When Karl Barth, the greatest known theologian in the world of the last century, came to America in the 1950’s, a skeptical reporter asked him, “Sir, you’ve written many great volumes about God, but how do you know it is true?”  Barth only thought a brief moment and said,  “Because my mother told me so.”   You could revise that song to say, ‘Jesus loves me this I know, for my mother told me so….”   When you think about it, that is most correct,  because it is love that keeps us believing.    It doesn’t matter how high a stack of Bible’s you have, if you don’t have love---a loving family,  ---loving parents,  ---loving people around you,  and a loving church community---you have nothing.  Nothing is worth believing without love, and love makes just about anything worth believing.  

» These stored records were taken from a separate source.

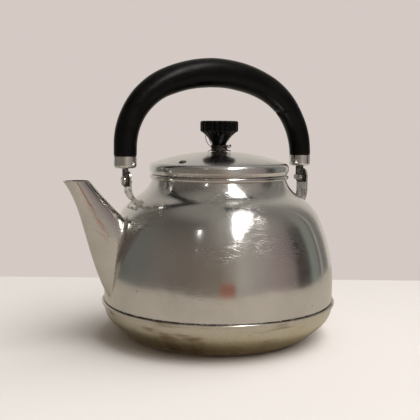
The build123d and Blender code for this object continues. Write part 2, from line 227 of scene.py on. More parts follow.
def card(name, corners, material, seen_by, place=VIEW_TURN):
    """A flat four-sided stage piece, given by corners in the studio's axes."""
    mesh = bpy.data.meshes.new(name)
    mesh.from_pydata(corners, [], [(0, 1, 2, 3)])
    mesh.materials.append(material)
    made = bpy.data.objects.new(name, mesh)
    made.matrix_world = place
    bpy.context.scene.collection.objects.link(made)
    for kind in ("camera", "diffuse", "glossy", "shadow"):
        setattr(made, "visible_" + kind, kind in seen_by)


def flat_corners(x0, x1, y0, y1, z):
    """Corners of a level rectangle."""
    return ((x0, y0, z), (x1, y0, z), (x1, y1, z), (x0, y1, z))


def place_light(data, at, aim, spin=0.0):
    """A light at a point of the studio, aimed at another and turned about its own beam."""
    made = bpy.data.objects.new(data.name, data)
    direction = Vector(aim) - Vector(at)
    made.matrix_world = (VIEW_TURN @ Matrix.Translation(at)
                         @ direction.to_track_quat("-Z", "Y").to_matrix().to_4x4()
                         @ Matrix.Rotation(radians(spin), 4, "Z"))
    bpy.context.scene.collection.objects.link(made)
    return made


def area_light(name, at, aim, size, power, spin=0.0):
    """A soft rectangular light placed in the studio's axes."""
    data = bpy.data.lights.new(name, "AREA")
    data.shape, data.energy = "RECTANGLE", power
    data.size, data.size_y = size
    return place_light(data, at, aim, spin)


def fill_light(power):
    """Even light from a wide part of the sky, which the metal doesn't reflect."""
    data = bpy.data.lights.new("fill", "SUN")
    data.energy, data.angle = power, FILL_SPREAD
    place_light(data, (1.1, 0.1, 1.6), (0.0, 0.0, 0.0)).visible_glossy = False


def soft_glow(name, at, size, spin, strength):
    """A level glowing sheet that fades out to its edges, seen in the metal only."""
    material, tree = new_material(name)
    place = node(tree, "TexCoord").outputs["Generated"]
    x, y, _ = node(tree, "SeparateXYZ", {"Vector": place}).outputs
    fades = []
    for value, fade in zip((x, y), GLOW_FADE):
        from_middle = maths(tree, "ABSOLUTE", maths(tree, "SUBTRACT", value, 0.5))
        fades.append(between(tree, maths(tree, "SUBTRACT", 0.5, from_middle), 0.0, fade))
    shape = maths(tree, "MULTIPLY", *fades)
    power = maths(tree, "MULTIPLY", maths(tree, "MULTIPLY", shape, shape), strength)
    shader = node(tree, "Emission", {"Color": (1.0, 0.985, 0.96, 1.0), "Strength": power})
    node(tree, "OutputMaterial", {"Surface": shader.outputs[0]})
    half_x, half_y = size[0] / 2, size[1] / 2
    place = VIEW_TURN @ Matrix.Translation(at) @ Matrix.Rotation(radians(spin), 4, "Z")
    card(name, flat_corners(-half_x, half_x, -half_y, half_y, 0.0), material, ("glossy",), place)


def build_studio():
    """Pale floor for the camera, a table for the metal to reflect, and the lights."""
    floor_paint = plain_material("pale_floor", (0.74, 0.70, 0.67))
    floor_corners = flat_corners(-FLOOR_REACH, FLOOR_REACH, -FLOOR_REACH, FLOOR_BACK, FLOOR_Z)
    card("floor", floor_corners, floor_paint, ("camera", "diffuse"))
    table_paint = plain_material("table_paint", (0.50, 0.455, 0.39))
    card("table", flat_corners(*TABLE_X, *TABLE_Y, TABLE_Z), table_paint, ("glossy",))
    warm_paint = plain_material("warm_card", (0.36, 0.12, 0.07), glows=True)
    (left, right), (low, high) = WARM_X, WARM_Z
    card("warm_card", ((left, WARM_Y, low), (right, WARM_Y, low), (right, WARM_Y, high),
                       (left, WARM_Y, high)), warm_paint, ("glossy",))
    below = (*OVERHEAD_AT[:2], 0.0)
    overhead = area_light("overhead", OVERHEAD_AT, below, (0.26, 1.6), 9.0, OVERHEAD_SPIN)
    overhead.visible_glossy = False
    soft_glow("overhead_glow", OVERHEAD_AT, (0.46, 1.9), OVERHEAD_SPIN, 15.0)
    area_light("lamp", (-0.42, -1.05, 0.95), (0, 0, 0.1), (0.03, 0.03), 0.12)
    fill_light(2.1)


place_camera()
bpy.context.scene.view_settings.view_transform = "Standard"
build_room()
build_studio()

# ---------------------------------------------------------------- materials
# Lengths in the materials' patterns are in millimetres, and depths of relief in metres
PATTERN_R = 100.0                # radius at which the flat pattern has its true scale
SCRATCH_BEND = 14.0
SCRATCHED_FROM = (60.0, 95.0)    # heights between which scratches become common
SCRATCH_SETS = (                 # slant in degrees, length, width, seed, share covered
    (52.0, 8.5, 0.65, 2.6, 0.32), (-38.0, 9.0, 0.60, 6.7, 0.32),
    (12.0, 11.0, 0.55, 10.4, 0.30), (76.0, 8.0, 0.60, 14.2, 0.30))
PIT_SPACING, PIT_SIZE, PIT_DEPTH = 7.0, 0.85, 0.08 * MM
PIT_COLOUR = (0.03, 0.02, 0.015)
SEAM_Z, SEAM_DIRT = 34.6, 1.3
GRIME = (0.05, 0.035, 0.025)
HEAT_TOP, HEAT_SWAY, SOOT_BETWEEN = 50.0, 16.0, (16.0, 6.0)
# Heat tints up the pan; the darkest brown stops near its bottom also stand in as painted shade of the
# dark gap under the pan
HEAT_TINT_AND_SHADE_STOPS = (                   # share of HEAT_TOP, colour
    (0.12, (0.10, 0.068, 0.042)), (0.22, (0.31, 0.215, 0.12)), (0.34, (0.42, 0.33, 0.17)),
    (0.46, (0.52, 0.455, 0.28)), (0.62, (0.58, 0.54, 0.43)), (0.85, (0.57, 0.54, 0.49)))
SCORCH = (0.20, 0.115, 0.05)
SOOT = (0.025, 0.02, 0.016)
BLACK, FADED_BLACK, SCUFF = (0.0012, 0.001, 0.001), (0.003, 0.0027, 0.0025), (0.02, 0.019, 0.018)


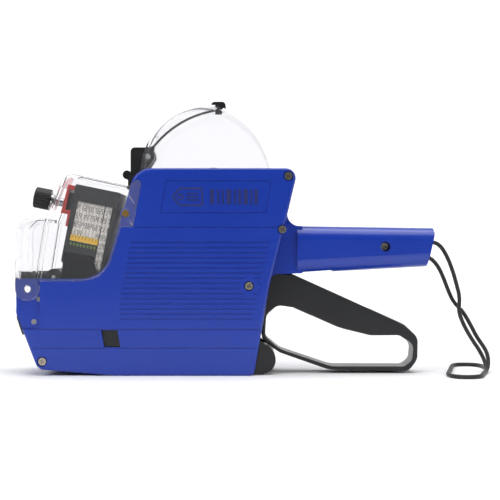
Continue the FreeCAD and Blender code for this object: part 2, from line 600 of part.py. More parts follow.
def print_head():
    """Frame, type bands, their wheels and core, faceplate strips and selector bush."""
    tall, depth = sizes.head_tall, sizes.head_depth
    outline = [(0, 0, 1.0), (depth, 0, 1.0), (depth - sizes.head_taper, tall, 2.0),
               (0.4, tall, 2.0)]
    block_all = slab("head_block", head_outline(outline), "places.arm_in")
    hollow = slab("head_hollow", head_outline([(1.6, 1.6), (24.6, 1.6), (24.2, 60), (1.6, 60)]),
                  "places.arm_in - sizes.head_wall")
    window = slab("head_window", head_outline([
        (3.0, 9.3), (24.2, 9.3), (23.6, 60), (19.4, 60), (19.4, 32.6), (3.0, 32.6)]), 30)
    shaft_down = sizes.shaft_down
    bush_hole = DOC.addObject("Part::Cylinder", "bush_hole")
    centre = head_point(-4, shaft_down)
    bush_hole.Placement = Placement(Vector(centre[0], 0, centre[1]),
                                    Rotation(Vector(0, 1, 0), 90 + sizes.head_lean))
    bind(bush_hole, Radius="sizes.shaft_round + 0.8", Height=45)
    node(cut("head_frame_cut", block_all, [hollow, window, bush_hole]), "print_head_frame")
    starts = [band_start(i) for i in range(int(sizes.band_count) + 2)]
    for i, start in enumerate(starts, start=1):
        node(band_loop("band_%d" % i, start), "type_band_%02d" % i)
    wheels = []
    for start in starts:
        wheel = DOC.addObject("Part::Cylinder", "band_wheel")
        x, z = head_point(start + 0.1, shaft_down)
        wheel.Placement = Placement(Vector(x, 0, z), Rotation(Vector(0, 1, 0),
                                                             90 + sizes.head_lean))
        bind(wheel, Radius="sizes.shaft_down - sizes.band_crown - sizes.band_thick - 0.1",
             Height="sizes.band_wide - 0.2")
        wheels.append(cut("band_wheel_bored", wheel, [bush_hole]))
    node(group("band_wheel_set", wheels), "selector_wheels")
    core_half = "places.arm_in - sizes.head_wall - 0.2 - sizes.band_thick - 0.15"
    core = slab("core_block", head_outline([(2.9, 21.5, 1), (24.0, 21.5, 1),
                                            (23.6, sizes.band_foot - sizes.band_thick - 0.1),
                                            (2.9, sizes.band_foot - sizes.band_thick - 0.1)]),
                core_half)

    def foot_edges(edge):
        centre = edge.BoundBox.Center
        low = head_point(13, sizes.band_foot - sizes.band_thick)[1]
        return edge.BoundBox.YLength < 0.01 and abs(centre.y) > 1 and abs(centre.z - low) < 1.5
    node(fillet("core_round", core, 2.8, foot_edges), "band_core")
    strip = [(3.0, 29.1), (19.2, 29.1), (19.2, 32.5), (3.0, 32.5)]
    node(plate("line_strip", head_outline(strip), "places.arm_in - sizes.head_wall + 0.2",
               "places.arm_in - 0.1"), "set_line_strip")
    # red selector bracket in front of the head, and the black collar that it holds
    arms = head_outline([(-5.2, 1.0), (-0.1, 1.0), (-0.1, 3.6), (-3.9, 3.6), (-3.9, 15.6),
                         (-0.6, 15.6), (-0.6, 25.2), (-2.1, 25.2), (-2.1, 18.2), (-6.3, 18.2)])
    bracket = slab("bracket_block", arms, "sizes.bracket_half")
    ring = "sizes.shaft_round + 1.6"
    collar_hole = DOC.addObject("Part::Cylinder", "collar_hole")
    cx, cz = head_point(-10, shaft_down)
    collar_hole.Placement = Placement(Vector(cx, 0, cz), Rotation(Vector(0, 1, 0),
                                                                 90 + sizes.head_lean))
    bind(collar_hole, Radius=ring, Height=12)
    waist = slab("bracket_waist", head_outline([(-3.8, 3.7), (0.4, 3.7), (0.4, 15.5),
                                                (-3.8, 15.5)]), "sizes.bracket_half + 1")
    node(cut("bracket_cut", bracket, [waist, collar_hole]), "selector_bracket")
    collar = DOC.addObject("Part::Cylinder", "collar_tube")
    tx, tz = head_point(-6.6, shaft_down)
    collar.Placement = Placement(Vector(tx, 0, tz), Rotation(Vector(0, 1, 0),
                                                            90 + sizes.head_lean))
    bind(collar, Radius=ring + " - sizes.running_gap", Height=6.55)
    flange = slab("collar_block", head_outline([(-3.8, 5.2, 0.6), (-0.05, 5.2), (-0.05, 15.5),
                                                (-3.8, 15.5, 0.6)]), 5.5)
    shaft_hole = DOC.addObject("Part::Cylinder", "shaft_hole")
    shaft_hole.Placement = collar_hole.Placement
    bind(shaft_hole, Radius="sizes.shaft_round + sizes.running_gap", Height=30)
    node(cut("collar_bored", fuse("collar_blank", [collar, flange]), [shaft_hole]),
         "selector_collar")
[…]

Lewis Smedes has written that “Love is the power to believe, more than the evidence requires.”  (Love Within Limits, Eerdmans, 1978, p. 100).  Love causes us to look beyond the evidence now available and to peer into the heart of everything.    Until we look deeper into our souls, our hearts, and our heads, we cannot find the way back to trust, faith and belief.  Our lives are lived in such a way that knowledge, truth and reality have become much too shallow.   Without having deep roots, even small storms can do us great damage.   We need go deeper.  We need to think deeper.   We need to drink from a much deeper well.   We need belief that reaches beyond the facts of life and extends beyond the faith we currently have.   Paul tells us that it is love that holds us together so we can deal with the facts and keep the faith, no matter what new experience we encounter.   We can deal with the facts and not lose faith because we know that there is nothing more important that we will ever come to know or experience in life, than what true love has shown us.    When you have love, you believe---and you can keep on believing, because “love believes all things.”    Amen.